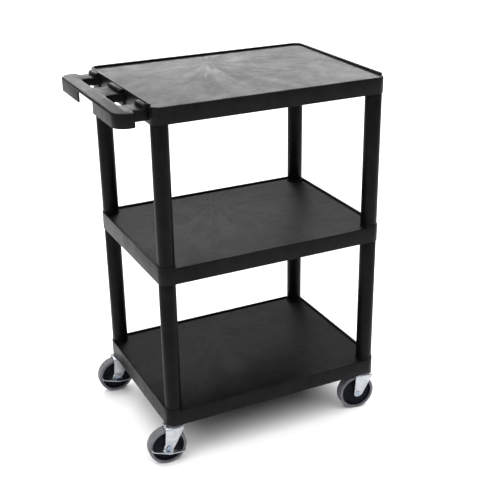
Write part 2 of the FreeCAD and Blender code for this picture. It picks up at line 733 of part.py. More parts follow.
def brake(corner):
    """Rocking foot pedal on the axle, and the shoe washer whose pins it pushes."""
    pedal = new_body(f"brake_pedal_{corner}")
    tab = new_sketch(pedal, "XZ", "tab_face")
    plate_bottom = "-pedal_drop - brake_sheet"
    add_outline(tab, [
        ("-brake_tab_radius", plate_bottom),
        ("brake_tab_radius", plate_bottom),
        ("brake_tab_radius", "brake_tab_radius", "brake_tab_corner"),
        ("-brake_tab_radius", "brake_tab_radius", "brake_tab_corner"),
    ])
    grow(pedal, tab, "brake_sheet")
    plate = new_sketch(pedal, "XY", plate_bottom)
    end_edge = "-tab_face - pedal_end_width"
    add_outline(plate, [
        ("-pedal_half_length", "-tab_face"),
        ("-pedal_half_length", end_edge),
        ("0", "-tab_face - pedal_middle_width"),
        ("pedal_half_length", end_edge),
        ("pedal_half_length", "-tab_face"),
    ])
    grow(pedal, plate, "brake_sheet")
    for side in (-1, 1):
        tip = new_sketch(pedal, "XY", "-pedal_drop")
        outer = f"{side} * pedal_half_length"
        inner = f"{side} * (pedal_half_length - brake_sheet)"
        add_outline(tip, rectangle(inner, outer, end_edge, "-tab_face"))
        grow(pedal, tip, "pedal_tip_height")
    hole = new_sketch(pedal, "XZ", "tab_face + brake_sheet")
    add_circle(hole, "0", "0", "axle_diameter / 2 + running_clearance")
    cut(pedal, hole, "brake_sheet", False)
    place_on_axle(pedal, corner, value("pedal_rest_tilt"))

    shoe = new_body(f"brake_shoe_{corner}")
    face = "fork_gap / 2 - brake_gap"
    washer = new_sketch(shoe, "XZ", f"{face} - shoe_thickness")
    add_circle(washer, "0", "0", "shoe_radius")
    add_circle(washer, "0", "0", "sleeve_diameter / 2 + running_clearance")
    grow(shoe, washer, "shoe_thickness")
    pins = new_sketch(shoe, "XZ", face)
    for side in (-1, 1):
        add_circle(pins, f"{side} * shoe_pin_circle", "0", "shoe_pin_diameter / 2")
    grow(shoe, pins, "fork_sheet + brake_gap")
    place_on_axle(shoe, corner)


# ---------------------------------------------------------------- assembly

def check_document():
    """Stop if any object failed or any sub-part has no sound shape."""
    for item in doc.Objects:
        if "Invalid" in item.State or "Error" in item.State:
            raise RuntimeError(f"{item.Label}: {item.State}")
    for item in sub_parts:
        if item.Shape.isNull() or not item.Shape.isValid():
            raise RuntimeError(f"{item.Label} has no sound shape")


def export_all():
    os.makedirs("parts", exist_ok=True)
    for item in sub_parts:
        item.Shape.exportStep(f"parts/{item.Label}.step")
        print(f"{item.Label}: {len(item.Shape.Solids)} solid(s), {item.Shape.Volume / 1000:.1f} cm3")


sizes = make_sheets()
shelf("bottom_shelf", "ground_clearance", has_pads=True, has_handle=False)
shelf("middle_shelf", "ground_clearance + shelf_pitch", has_pads=True, has_handle=False)
shelf("top_shelf", "ground_clearance + 2 * shelf_pitch", has_pads=False, has_handle=True)
for corner_name in CORNERS:
    leg_tube(f"lower_leg_{corner_name}", corner_name, "ground_clearance + pad_top")
    leg_tube(f"upper_leg_{corner_name}", corner_name, "ground_clearance + shelf_pitch + pad_top")
    stem_sleeve(f"stem_sleeve_{corner_name}", corner_name)
    caster_stem(corner_name)
    bearing_balls(corner_name)
    caster_fork(corner_name)
    axle_parts(corner_name)
    wheel(corner_name)
    if corner_name in BRAKED:
        brake(corner_name)
doc.recompute()
check_document()
export_all()
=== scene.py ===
# %% [markdown]
# # A rolling utility cart, piece by piece
# Three moulded shelves stand on eight leg tubes and four swivel casters. The CAD model is
# loaded first as a fixed frame: it says where every part is and which body it moves with.
# Each piece below takes its place from a CAD node's box, so nothing has to be fitted by eye.

# %% Load the frame
import math

import bmesh
import bpy
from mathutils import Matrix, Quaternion, Vector


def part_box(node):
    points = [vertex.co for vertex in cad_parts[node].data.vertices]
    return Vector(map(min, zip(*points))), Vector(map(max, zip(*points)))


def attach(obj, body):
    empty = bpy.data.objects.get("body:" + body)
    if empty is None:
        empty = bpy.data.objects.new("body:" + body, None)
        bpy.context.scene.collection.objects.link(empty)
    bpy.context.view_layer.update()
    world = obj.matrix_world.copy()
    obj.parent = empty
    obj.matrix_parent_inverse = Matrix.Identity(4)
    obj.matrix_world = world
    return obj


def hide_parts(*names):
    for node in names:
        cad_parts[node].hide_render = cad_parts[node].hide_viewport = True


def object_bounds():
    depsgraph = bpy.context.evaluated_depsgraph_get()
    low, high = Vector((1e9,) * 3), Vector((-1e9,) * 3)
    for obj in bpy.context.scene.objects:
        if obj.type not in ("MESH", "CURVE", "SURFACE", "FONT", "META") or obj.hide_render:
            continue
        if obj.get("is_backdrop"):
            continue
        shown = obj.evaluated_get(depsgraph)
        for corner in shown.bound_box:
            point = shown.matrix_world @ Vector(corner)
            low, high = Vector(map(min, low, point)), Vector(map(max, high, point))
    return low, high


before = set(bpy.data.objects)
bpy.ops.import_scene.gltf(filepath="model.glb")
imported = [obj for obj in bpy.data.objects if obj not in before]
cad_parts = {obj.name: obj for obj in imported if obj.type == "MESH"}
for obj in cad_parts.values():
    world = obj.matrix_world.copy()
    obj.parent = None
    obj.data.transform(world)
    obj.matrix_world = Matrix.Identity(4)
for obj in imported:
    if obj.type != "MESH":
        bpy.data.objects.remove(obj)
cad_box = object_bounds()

# %% [markdown]
# ## Measures
# The cart was drawn in millimetres and Blender works in metres, so lengths below are written
# as millimetres times MM. The four corners are named as in the CAD model, each with the side
# of the cart it lies on, along X and then along Y. The handle is at the left, and the open
# front edge of the shelves is at the front.

# %% Units and corners
MM = 0.001
CORNERS = {"left_front": (-1, -1), "left_back": (-1, 1),
           "right_front": (1, -1), "right_back": (1, 1)}
BRAKED = ("left_front", "left_back")


def middle(node):
    low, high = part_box(node)
    return (low + high) / 2


def swivel_axis(corner):
    return middle("caster_stem_" + corner)


def swivel_angle(corner):
    """How far a caster stands turned from pointing straight back, in radians."""
    lead = swivel_axis(corner) - middle("tyre_" + corner)
    return math.atan2(lead.y, lead.x)


for corner in CORNERS:
    print(corner, "stands at", tuple(round(v, 3) for v in swivel_axis(corner).xy),
          "turned", round(math.degrees(swivel_angle(corner)), 1), "degrees")

# %% [markdown]
# ## Working by hand, in code
# Each piece starts from one primitive at its size and place. It is then shaped in edit mode,
# as by hand: choose faces, edges or points by where they are or which way they face, and
# extrude, inset or bevel what is chosen. Everything is deselected before a piece is begun,
# because an operator acts on all that is selected.

# %% Begin a piece, choose its parts, and shape them
def begin(name, primitive, turn=(0, 0, 0), size=(1, 1, 1), at=(0, 0, 0), **settings):
    """Add a primitive at its size and place, and open it with nothing chosen."""
    bpy.ops.object.select_all(action="DESELECT")
    primitive(location=at, rotation=turn, **settings)
    piece = bpy.context.object
    piece.name = piece.data.name = name
    piece.scale = size
    bpy.ops.object.transform_apply(location=True, rotation=True, scale=True)
    bpy.ops.object.mode_set(mode="EDIT")
    bpy.ops.mesh.select_all(action="DESELECT")
    return piece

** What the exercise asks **
Would you quote everything above from the line containing "sizes = make_sheets()" down to the line containing "bpy.context.view_layer.update()"? Include both of those lines and nothing else.

** Reply **
sizes = make_sheets()
shelf("bottom_shelf", "ground_clearance", has_pads=True, has_handle=False)
shelf("middle_shelf", "ground_clearance + shelf_pitch", has_pads=True, has_handle=False)
shelf("top_shelf", "ground_clearance + 2 * shelf_pitch", has_pads=False, has_handle=True)
for corner_name in CORNERS:
    leg_tube(f"lower_leg_{corner_name}", corner_name, "ground_clearance + pad_top")
    leg_tube(f"upper_leg_{corner_name}", corner_name, "ground_clearance + shelf_pitch + pad_top")
    stem_sleeve(f"stem_sleeve_{corner_name}", corner_name)
    caster_stem(corner_name)
    bearing_balls(corner_name)
    caster_fork(corner_name)
    axle_parts(corner_name)
    wheel(corner_name)
    if corner_name in BRAKED:
        brake(corner_name)
doc.recompute()
check_document()
export_all()
=== scene.py ===
# %% [markdown]
# # A rolling utility cart, piece by piece
# Three moulded shelves stand on eight leg tubes and four swivel casters. The CAD model is
# loaded first as a fixed frame: it says where every part is and which body it moves with.
# Each piece below takes its place from a CAD node's box, so nothing has to be fitted by eye.

# %% Load the frame
import math

import bmesh
import bpy
from mathutils import Matrix, Quaternion, Vector


def part_box(node):
    points = [vertex.co for vertex in cad_parts[node].data.vertices]
    return Vector(map(min, zip(*points))), Vector(map(max, zip(*points)))


def attach(obj, body):
    empty = bpy.data.objects.get("body:" + body)
    if empty is None:
        empty = bpy.data.objects.new("body:" + body, None)
        bpy.context.scene.collection.objects.link(empty)
    bpy.context.view_layer.update()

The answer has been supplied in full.